One of three card stores in the mall, A la Card had carved out its own niche, Alexander said.

“Our supplier of cards was Carlton, and we had a lot of alternative cards,” he said. “Also, given the fact that we’re an individual store, we buy what we think is going to sell. It was more individual, more tuned to the local market.

“We’ve been hearing a lot from our customers that they always could find something here.

“The business thrived for a lot of years,” he said. “It was profitable, we made a living. The other thing that’s been a big plus is that, being a family business, we’ve spent more time here and our kids have worked here. So, we have had three generations working at the business.

“Customers tell us they regret we’re closing,” he said. “It’s a family business, so for 20 years they’ve seen the same people. We feel the same way, and there are not many family businesses coming down the line.

“But the last four years, the card industry … fewer cards were sold, and the audience buying cards is an older one.
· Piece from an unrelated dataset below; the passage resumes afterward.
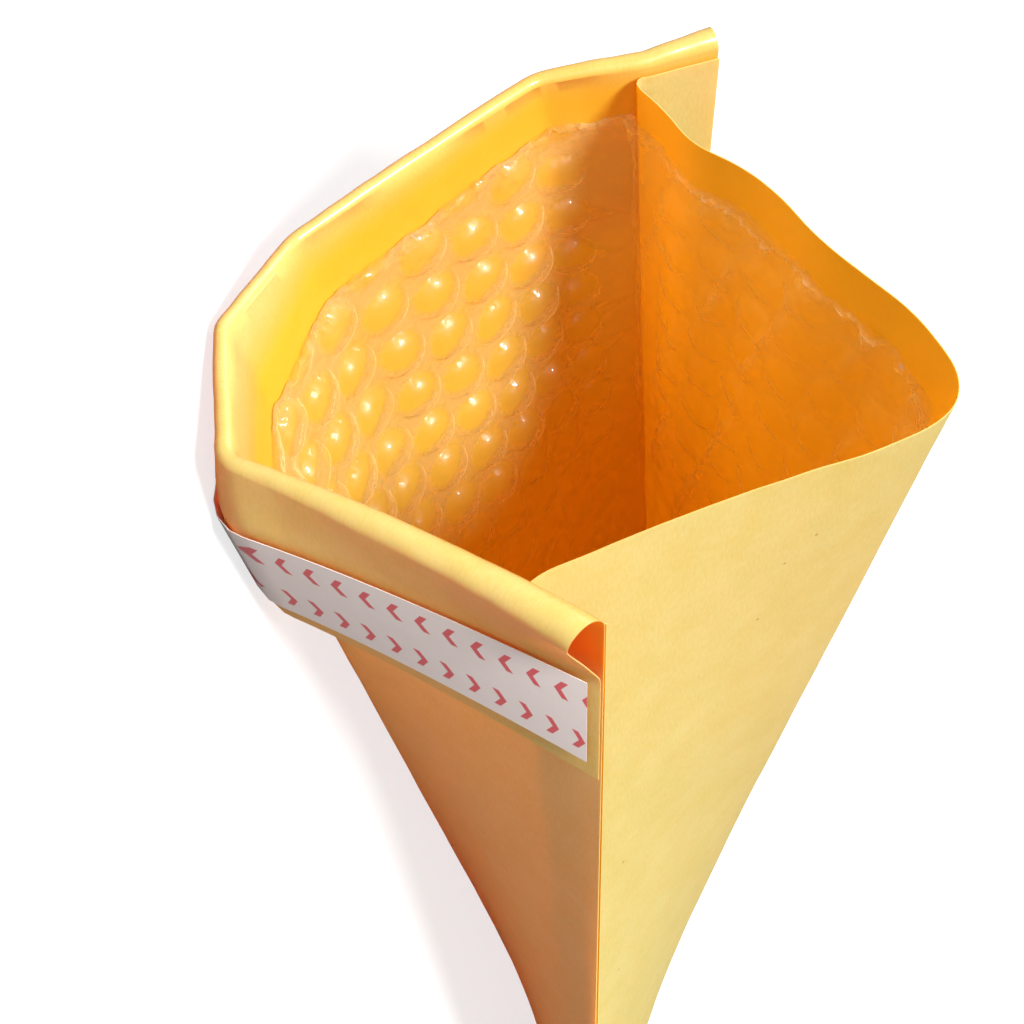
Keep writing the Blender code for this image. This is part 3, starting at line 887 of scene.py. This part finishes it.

“Another thing that shifted drastically was that we used to sell an amazing amount of Christmas wrap. But prices kept going up and we started featuring gift bags. People find them more convenient than fiddling with scissors and tape. People who did want to wrap might not want to pay $8 a roll for paper. We’re fighting prices for wrap sold at dollar stores and wholesale clubs, so we’re losing out on price.

“Another thing that we don’t sell nearly as much of is boxed Christmas cards, for similar reasons. That’s even reflected in the fact that the wholesale companies don’t publish as many designs as they once did.”

As for collectibles, Alexander said many customers have reached the saturation point.

“Customers were saying, ‘Where will I put another?’ ” he said. “About five, six years ago the entire collectible market really shrank. Last year, on the level above us, Weston’s closed; they were much more into collectibles. We shifted more toward gifts.”

Despite the fact that customers on average were spending more per transaction, Alexander said that over the past four to five years, foot traffic at the mall has decreased and business began to fall off.

“Every year, there’s been a decline in sales and traffic, not a decline in spending. The individual transactions have remained steadily on the increase, just fewer and fewer bodies in the mall in general,” said Dalton, as he sat on a bench within view of the Sam Goody’s music store that is also closing.

From a perspective of 28 years, Alexander spoke of tangible and intangible changes that contributed to the demise of the long-running card store.

“Lots of things are changing,” he said. “Fifteen or 20 years ago, two days before Christmas the escalators were wall to wall. For the bulk of the time, the mall had the traffic. Now we’re seeing fewer people.

“Also, I think in general, at least in New Jersey, the economy is not nearly as rosy as they claim it to be,” he said. “And I think since 2001 there are just too many big anxiety-causing issues.

“You go back 20 years, in the 1980s, looking back now they were good times. Retail was recreational; everybody was out shopping. Now, nobody knows what’s happening six months from now, and that puts a damper on things.

“We don’t feel like we’ve failed,” he said. “A lot has happened all around us. People still need [picture] frames, but they are shopping more at Target and Wal-Mart. A lot of small businesses are being affected.

“We’re feeling the backlash from relentless pressure on price. It’s instilled in consumers’ heads, but price isn’t everything,” Dalton said.